Robert Delford Brown, a painter, sculptor, performance artist and avant-garde philosopher whose exuberantly provocative works challenged orthodoxies of both the art world and the world at large, usually with a big wink, was found dead on March 24 in the Cape Fear River in Wilmington, N.C.
The death has been ruled accidental, Deputy Sheriff Charles Smith of the New Hanover County Sheriff’s office in North Carolina said. The cause appeared to be drowning. Mr. Brown was last seen on March 20, said his stepdaughter, Carol Cone. Mr. Brown, who had had hip surgery and walked with a cane, was known to have been scouting locations for an art project in the river involving a number of rafts, and he is thought to have fallen in.
A colleague of artists like Jim Dine, Claes Oldenburg and Nam June Paik, Mr. Brown was a central figure in the anarchic New York art scene of the early 1960s, a participant in — and instigator of — events-as-art known as “happenings.” He saw the potential for aesthetic pronouncement in virtually everything. His métier was willful preposterousness, and his work contained both anger and insouciance.
His raw materials included buildings, pornographic photos and even meat carcasses.He often performed in the persona of a religious leader, but dressed in a clown suit with a red nose and antennas hung with ripe bananas. In the end his message to the world was that both spirited individualism and unimpeded creativity must triumph.
One happening, a 1964 performance of a musical theater piece by Karlheinz Stockhausen called “Originale,” included, according to Time magazine, “two white hens, a chimpanzee, six fish floating in two bowls suspended from the ceiling, a shapely model stripping to her black lace panties and bra, and a young man who squirted himself all over with shaving lather and then jumped into a tub of water.”

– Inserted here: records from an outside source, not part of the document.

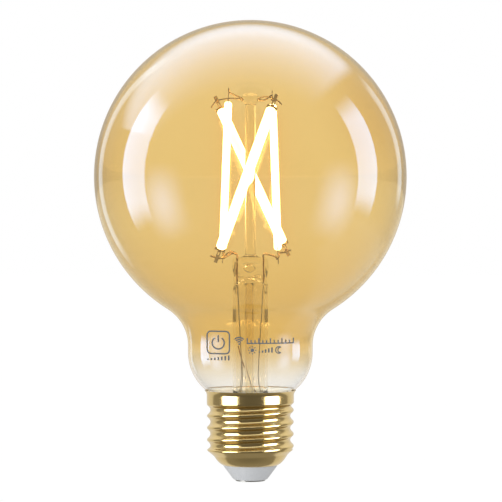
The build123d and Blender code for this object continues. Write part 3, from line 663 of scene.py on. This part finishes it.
BLEND_LOW = PRESS_BOTTOM - 3.4
HOLLOW_TOP = PRESS_BOTTOM + 1.6
tube_z = spaced(FLARE_START, BLEND_LOW, 26)
press_z = np.linspace(BLEND_LOW, PRESS_TOP - 1.5, 46)
flat = smooth(press_z, BLEND_LOW, PRESS_BOTTOM + 0.8)
press_x = STEM_RADIUS + (5.08 - STEM_RADIUS) * flat + 0.42 * smooth(
    press_z, PRESS_BOTTOM + 1.2, PRESS_TOP - 2.5
)
press_y = STEM_RADIUS + (2.5 - STEM_RADIUS) * flat
press_power = 2 + 1.3 * flat
shoulder_angle = np.linspace(0.06, 1.4, 12)
shoulder_in = 1.5 * (1 - np.cos(shoulder_angle))
shoulder_z = PRESS_TOP - 1.5 + 1.5 * np.sin(shoulder_angle)
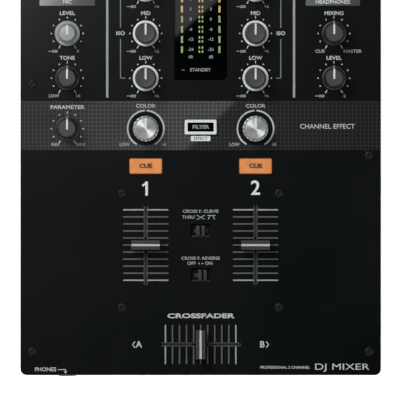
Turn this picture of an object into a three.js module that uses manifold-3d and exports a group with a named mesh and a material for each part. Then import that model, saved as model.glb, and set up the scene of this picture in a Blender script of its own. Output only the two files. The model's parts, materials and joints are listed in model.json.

Mr. Brown, then known as a painter, played “The Painter.” He appeared showering colored powder on the floor while perched on a ladder and clad in a costume of his own creation, a suit appropriate for coping with hazardous materials with what seemed to be a giant vacuum cleaner tube attached like a monstrous phallus. He was inventing a creation myth, he said later, and indeed, his appearance in “Originale” led him to create his own religion, The First National Church of the Exquisite Panic, Inc. The church was jokey, but not a joke. It had a deity, called Who, to answer the mysterious questions of the universe. (What does the future hold? Who knows.) It had a philosophy, known as Pharblongence, an Anglicized skewing of the Yiddish word farblonjet, meaning “confused.” And it had a creation story, “about a civilization that has played a violent game of baseball” since its first invention, the stick, wrote Mark Bloch, in a biography of Mr. Brown, “Meat, Maps, and Militant Metaphysics,” published by the Cameron Museum.
And in 1967 the church got a home, a former New York City branch library building at 251 West 13th Street in Greenwich Village, built in 1887 and designed by the Beaux-Arts architect Richard Morris Hunt. Mr. Brown hired the Modernist architect Paul Rudolph to redesign the entrance and the interior, creating a purposeful clash between the old and the new that Mr. Brown called “The Great Building Crack-Up.” He lived in the building until 1997, staging art exhibitions and happenings there and preaching the gospel of Pharblongence. “This is a Dada improvisation, an architectural improvisation, a Dada gesture,” Mr. Brown told Mr. Bloch. He called the building “an architectural doodle.”
Robert Delford Brown Jr. was born in the tiny community of Portland, Colo., on Oct. 25, 1930. His family moved to Long Beach, Calif., when he was an adolescent, and he attended Long Beach State University and received bachelor’s and master’s degrees from the University of California, Los Angeles. A Surrealist and Abstract Expressionist as a painter, he moved in 1959 to New York City, where he found himself among artists calling themselves Neo-Dadaists, devoted to action-based pieces.
"Everything is art, everyone is an artist; there is no 'not art'” was among his credos. In his later years he spent much of his energy making collages and organizing the kind of public art event he had helped bring to prominence almost half a century ago. His last work, earlier this year, was “Kazooathon,” a performance piece in which kazoo-playing participants marched through downtown Wilmington.
But he considered the church his most enduring creation, and its birth was perhaps the most memorable happening of his career. In October 1964, Mr. Brown opened “Meat Show,” an installation of thousands of pounds of raw meat, hanging carcasses of beef, lamb and pork, in a huge refrigerator unit separated into chambers by lingerie fabric. Attendees arrived in limousines in the meat market district of Manhattan — hardly the fashionable neighborhood it has become — and wore their overcoats to view the exhibition, which was kept at 38 degrees Fahrenheit. Mr. Brown called the installation “the grand opening service” of his new church, and the opening was covered by newspapers around the world. The Sunday Telegraph of London called it “the world’s most perishable art show.”
Mr. Brown joyously agreed, in a statement to The Sun Herald of Sydney, Australia.
“Most of this meat will go bad in a few days, which makes the whole exhibition more exciting,” he said.